A good blue spark when the engine is cranked? (Remove the spark plug from the engine, but leave it attached to the plug wire. Wrap some bare copper wire around the threads and fasten the wire to the engine frame for a good ground. Deactivate any "dead man clutch" that cuts the spark out. Spin the mower engine and look for a blue spark. The fatter the spark, the better.)

Engine timing? (This is the matter addressed in this Instructable. It is necessary to remove the nut and washer holding the flywheel on the crankshaft and seeing if the keyways in both the flywheel and the crankshaft align exactly.

IMPORTANT--Many vertical shaft B & S engines use a rubber diaphragm in the carburetor.
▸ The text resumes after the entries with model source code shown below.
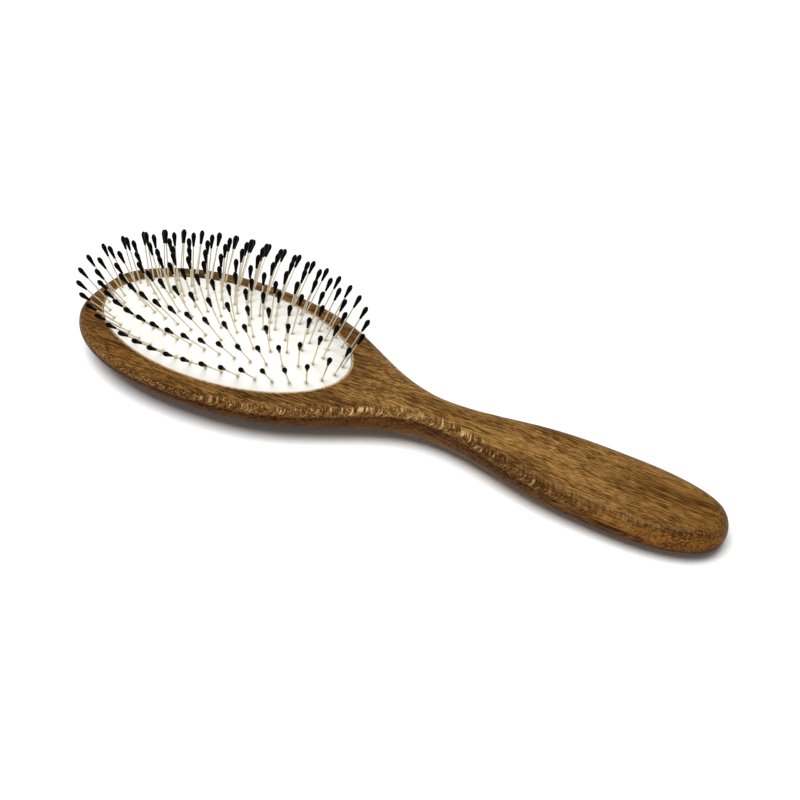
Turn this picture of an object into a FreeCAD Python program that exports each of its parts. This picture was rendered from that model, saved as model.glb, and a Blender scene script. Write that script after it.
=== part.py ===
import FreeCAD, Part
import math
import os

from FreeCAD import Placement, Rotation, Vector

# An oval air-cushion pin brush, lying on its back with the pins up.
# X runs along the brush from the head end (-X) to the handle end (+X), Y across it, Z up.
# The origin is on the table, under the middle of the length. All sizes are in millimetres and degrees.

sizes = [
    # the wooden body, seen from above: half widths, each at a distance from the head end
    ("overall_length", 225.0),
    ("head_round_half_width", 23.2),
    ("head_round_from_end", 14.5),
    ("head_half_width", 31.0),
    ("head_widest_from_end", 60.0),
    ("head_back_half_width", 25.5),
    ("head_back_from_end", 88.0),
    ("throat_half_width", 15.5),
    ("throat_from_end", 107.8),
    ("neck_half_width", 6.8),
    ("neck_from_end", 128.4),
    ("grip_start_half_width", 12.1),
    ("grip_start_from_end", 167.2),
    ("grip_half_width", 14.0),
    ("grip_widest_from_end", 192.0),
    ("grip_round_half_width", 13.1),
    ("grip_round_from_end", 208.0),
    ("head_end_bluntness", 1.33),
    ("handle_end_bluntness", 1.25),
    # the wooden body, seen from the side: heights above the table
    ("head_top_height", 14.0),
    ("neck_top_height", 15.4),
    ("grip_top_height", 11.6),
    ("head_end_back_height", 3.4),
    ("head_back_dip", -0.4),
    ("neck_back_height", 1.6),
    ("grip_back_dip", -0.1),
    ("grip_end_back_height", 1.2),
    # its rounded edges
    ("head_shoulder_width", 4.4),
    ("head_shoulder_height", 3.8),
    ("grip_shoulder_width", 5.6),
    ("grip_shoulder_height", 5.8),
    ("end_rounding", 4.6),
    # the oval mouth, the groove for the lip and the air chamber under it
    ("cushion_from_end", 54.0),
    ("cushion_half_length", 46.5),
    ("cushion_half_width", 24.15),
    ("chamber_depth", 8.0),
    ("groove_roof", 2.2),
    ("groove_height", 1.8),
    ("groove_reach", 1.6),
    ("rubber_clearance", 0.12),
    # the rubber cushion, whose rim lies a little below the wooden top
    ("rubber_thickness", 1.8),
    ("rubber_sink", 0.3),
    ("dome_height", 9.9),
    ("dome_fullness", 0.45),
    # the wire pins, their feet under the rubber, and their tips
    ("wire_diameter", 0.5),
    ("wire_exposed", 11.6),
    ("wire_hole_clearance", 0.03),
    ("foot_diameter", 1.7),
    ("foot_height", 0.6),
    ("foot_gap", 0.08),
    ("tip_length", 4.7),
    ("tip_diameter", 1.64),
    ("tip_neck_diameter", 0.76),
    ("tip_widest_from_neck", 3.25),
    # the straight middle row and the ovals on which the pins stand
    ("row_half_length", 13.4),
    ("row_shift", -1.7),
    ("first_oval_half_length", 20.7),
    ("last_oval_half_length", 44.4),
    ("first_oval_half_width", 3.7),
    ("last_oval_half_width", 21.1),
    ("even_spacing", 0.76),
    # how far the outermost pins lean outwards
    ("lean_across", 45.3),
    ("lean_along", 27.5),
    ("lean_along_evenness", 0.8),
    # how many pins stand in the row and on each oval
    ("row_pins", 6),
    ("oval_1_pins", 18),
    ("oval_2_pins", 22),
    ("oval_3_pins", 28),
    ("oval_4_pins", 36),
    ("oval_5_pins", 40),
]

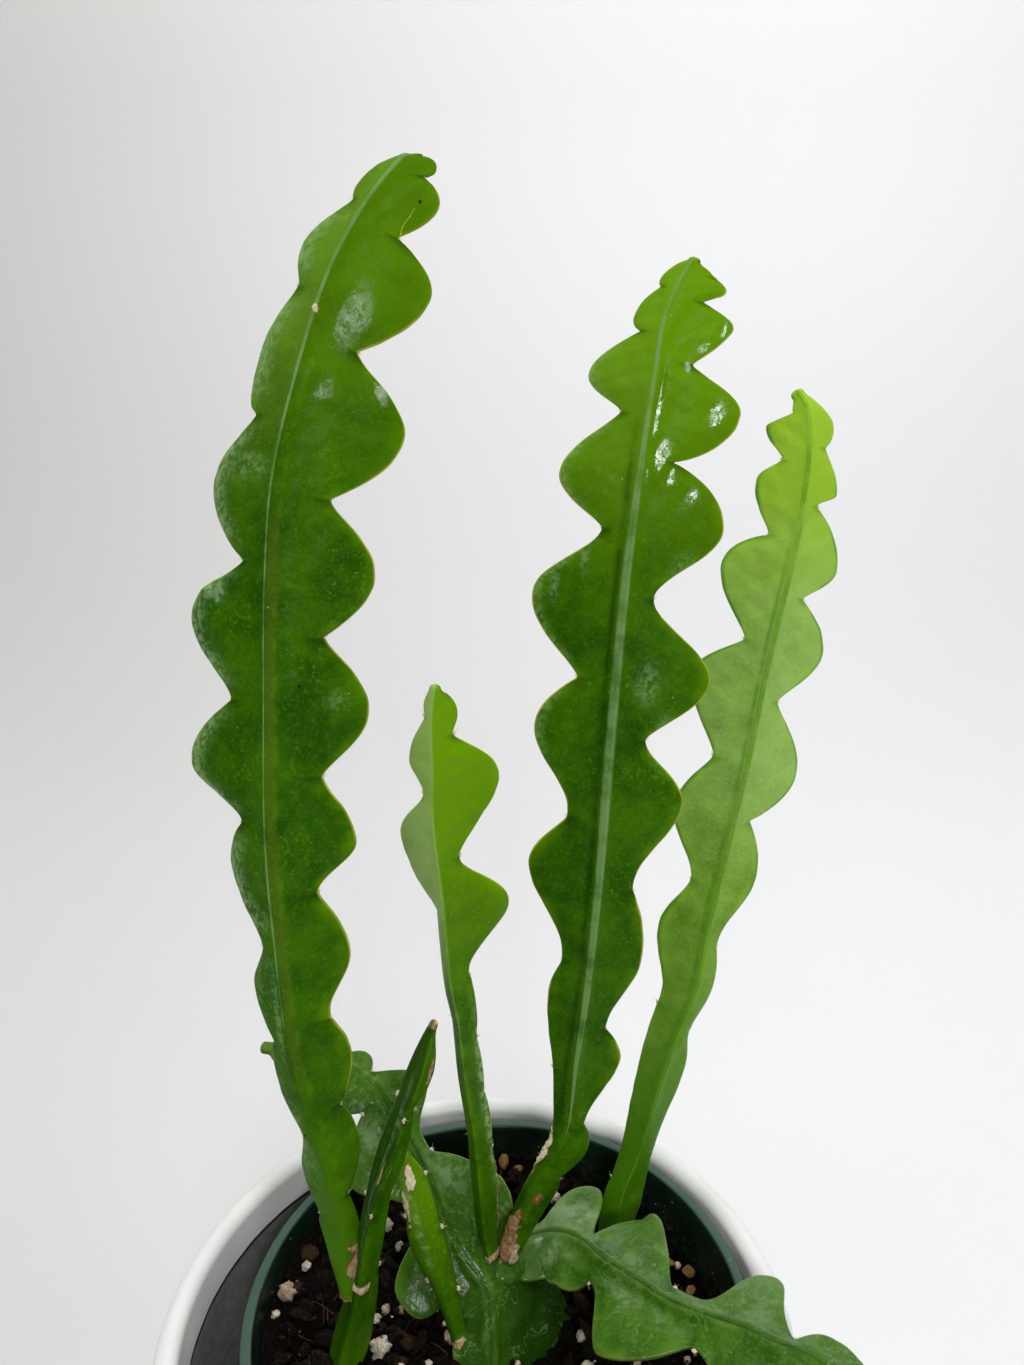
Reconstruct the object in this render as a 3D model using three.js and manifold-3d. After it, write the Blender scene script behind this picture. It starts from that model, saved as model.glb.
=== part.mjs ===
// Potted ric rac cactus: one plant of flat, lobed stems, rooted in a plastic nursery pot that
// stands inside a glazed outer pot. Millimetres, +Z up, origin at the centre of the outer pot's
// base. The plant and the pots are laid out from the centre of the outer pot's rim, so a height
// below is a height over that rim, and the whole is then raised by the pot's height.

import * as THREE from "three";
import { mergeVertices } from "three/addons/utils/BufferGeometryUtils.js";
import Module from "manifold-3d";

const wasm = await Module();
wasm.setup();

// Driving dimensions
const CLEARANCE = 0.3;

const OUTER_POT = {
  height: 156,
  rimRadius: 90,
  baseRadius: 73,
  wall: 7,
  floor: 9,
  baseChamfer: 2,
  lipDrop: 6,
  segments: 56,
};

const NURSERY_POT = {
  centre: [6, 5],
  rimRadius: 73.5,
  rimTop: -1.5,
  rimDepth: 9,
  lipWidth: 3.6,
  wall: 1.8,
  baseRadius: 52,
  holes: 6,
  holeRadius: 5,
  holeCircle: 36,
  segments: 48,
};

const SOIL = {
  height: -15,
  slopeX: -0.085,
  slopeY: 0.03,
  bumps: 1.3,
  chips: 32,
  seed: 7,
};

const COLOURS = {
  glaze: 0xe9e9e6,
  nursery: 0x2c5243,
  soil: 0x2b1d15,
  oldStem: 0x4f8a2c,
  matureStem: 0x3c7d12,
  youngStem: 0x5fa012,
  paleStem: 0x68a93a,
};

// Half the thickness of a wing beside the midrib and at its margin
const BLADE = {
  flankReach: 4,
  flankHalf: 1.6,
  marginHalf: 0.6,
};

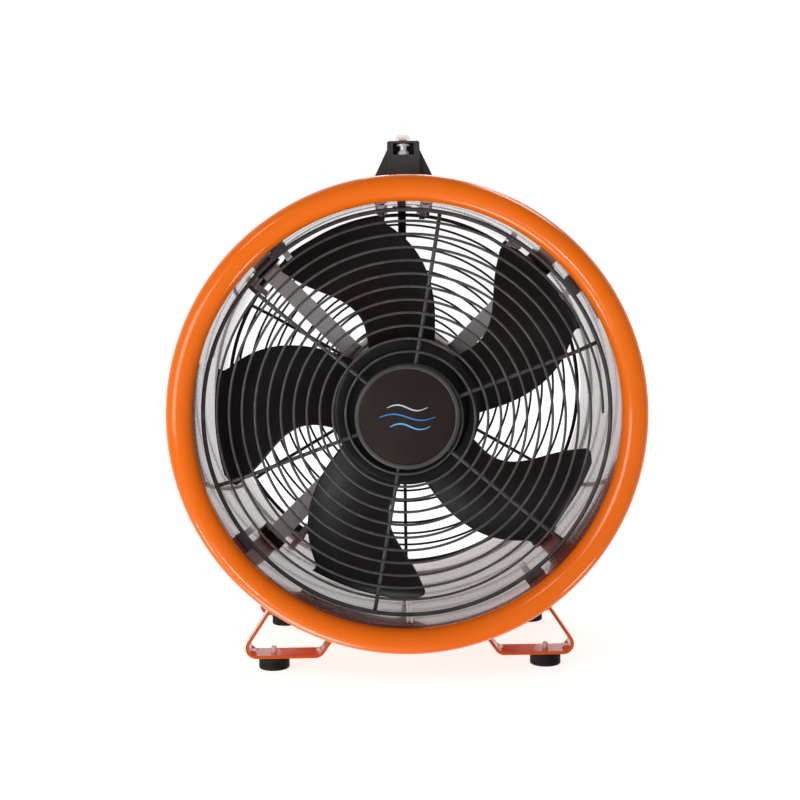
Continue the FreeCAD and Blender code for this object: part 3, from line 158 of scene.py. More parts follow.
def arc(centre_r, centre_y, radius, start, end, steps):
    """Points of a circular arc in the (radius, y) plane.

    Its angles are in degrees from the radius direction."""
    return [(centre_r + radius * math.cos(a), centre_y + radius * math.sin(a))
            for a in rounding(start, end, steps)]


def tube(shape, path, radius, sides, closed=False):
    """A round wire along a path, with rounded ends when it is open."""
    path = np.asarray(path, float)
    count = len(path)
    if closed:
        tangents = np.roll(path, -1, axis=0) - np.roll(path, 1, axis=0)
    else:
        tangents = np.gradient(path, axis=0)
    tangents /= np.linalg.norm(tangents, axis=1)[:, None]
    guide = np.array([0.0, 1.0, 0.0])
    if abs(tangents[0] @ guide) > 0.9:
        guide = np.array([1.0, 0.0, 0.0])
    stations = [(path[k], tangents[k], radius) for k in range(count)]
    if not closed:
        cap = [(math.sin(math.radians(a)), math.cos(math.radians(a))) for a in (15, 45, 75)]
        first = [(path[0] - tangents[0] * radius * c, tangents[0], radius * s) for s, c in cap]
        last = [(path[-1] + tangents[-1] * radius * c, tangents[-1], radius * s) for s, c in reversed(cap)]
        stations = first + stations + last
    points = []
    side_axis = None
    for centre, tangent, ring_r in stations:
        base = guide if side_axis is None else side_axis
        side_axis = base - tangent * (base @ tangent)
        side_axis /= np.linalg.norm(side_axis)
        other = np.cross(tangent, side_axis)
        for k in range(sides):
            angle = 2 * math.pi * k / sides
            points.append(centre + ring_r * (math.cos(angle) * side_axis + math.sin(angle) * other))
    faces = []
    rings = len(stations)
    for index in range(rings if closed else rings - 1):
        a, b = index * sides, ((index + 1) % rings) * sides
        for k in range(sides):
            n = (k + 1) % sides
            faces.append((a + k, a + n, b + n, b + k))
    if not closed:
        faces.append(tuple(range(sides)))
        faces.append(tuple(range((rings - 1) * sides, rings * sides)))
    shape.add(points, faces)


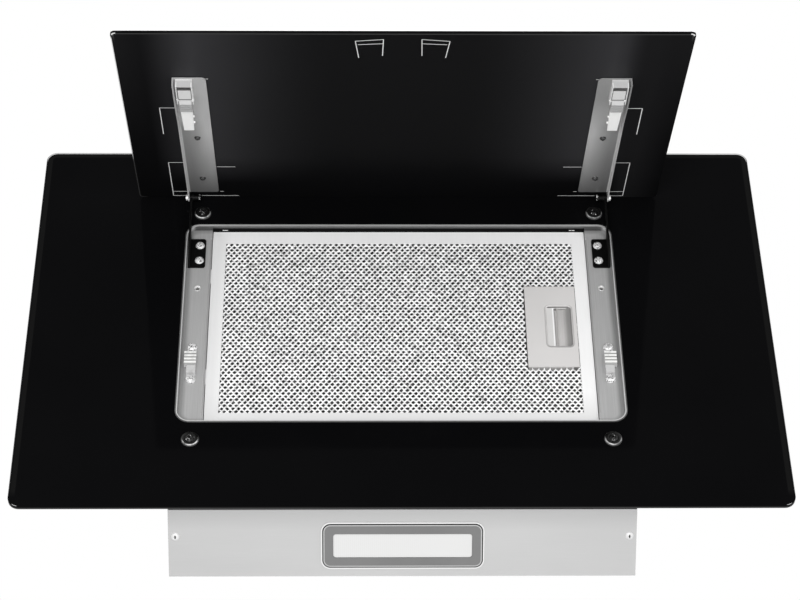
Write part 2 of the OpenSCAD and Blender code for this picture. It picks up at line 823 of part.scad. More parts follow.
module lamp_diffuser() {
    color([0.96, 0.96, 0.95]) translate([0, lamp_y, plate_z]) {
        translate([0, 0, -0.9]) rounded_plate(diffuser_w - 0.4, diffuser_d - 0.4, diffuser_seat + 1.2, 2.8);
        translate([0, 0, diffuser_seat])
            rounded_plate(diffuser_w + 2 * diffuser_rim - 0.4, diffuser_d + 2 * diffuser_rim - 0.4, 1.2, 3.8);
    }
}

module led_board() {
    board_h = 1.6;
    color([0.9, 0.9, 0.88]) translate([0, lamp_y, floor_z + lamp_h - sheet - board_h]) {
        slab(0, 0, 0, diffuser_w - 6, diffuser_d - 4, board_h);
        for (i = [-5:5]) slab(i * (diffuser_w - 20) / 10, 0, -0.8, 3, 3, 0.8);
    }
}

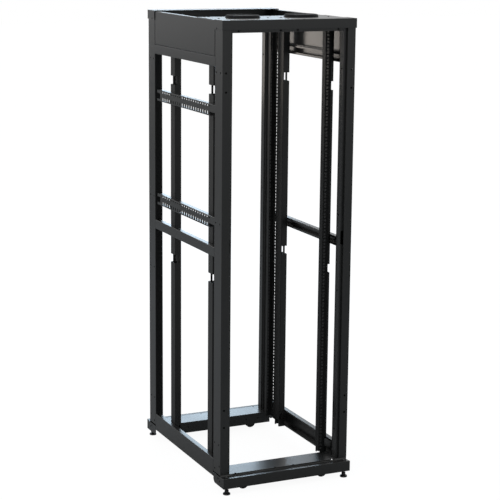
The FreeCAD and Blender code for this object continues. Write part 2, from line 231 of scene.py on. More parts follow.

This diaphragm is about 2.5 x 3.5 inches in size (just guessing from memory) and it has a stiff wire fastened to its center. After 5 or 6 years these diaphragms stretch and do not pulse properly any longer so that the choke plate is not controlled properly in the carburetor. Unscrew the top half of the carburetor after removing the air filter and replace the diaphragm if the mower is more than 5 years old. There is no way to tell visually that this diaphragm is defective, but replacing it makes a big change in the way the engine starts.

I think one of these checklist items should help you find the problem.

Very good instrucatable!

The comment about oil on the flywheel taper is correct. There must be no oil on the taper, but light oil on the thread. (better too little oil on the thread than too much.)

The taper works by friction, which is why the nut must be tightened to a correct torque.
The key is only to locate the flywheel and ensure the timing, which is indeed what the instructable here tells us :-)

Nice instructable! Simple and to the point. You even have some reminders for an experienced small engine mechanic!

1 reply

Thank you very much. I also take things apart just because I can, as you said in your profile.

The part of the crank shaft that the flywheel touches should be clean and dry.
I got some oil on mine and the key sheared again when I mowed over a stick. spraying on some brake cleaner got the misplaced oil out when replacing the key for the second time. I agree that the threads for the nut need oil sparingly.

1 reply

Your comment makes a lot of sense. The flywheel is held in place by a compression fit on the tapered shaft. Oil would have the effect of making the fit less secure. The key really has very little holding power. Thank you for the comment.

Thank you so much for this Instructable. I just did in 15 minutes what I paid a "mobile lawnmower medic" too much to mention to do last year after waiting for two weeks for him to show up. You should have seen my grin when the mower started up again.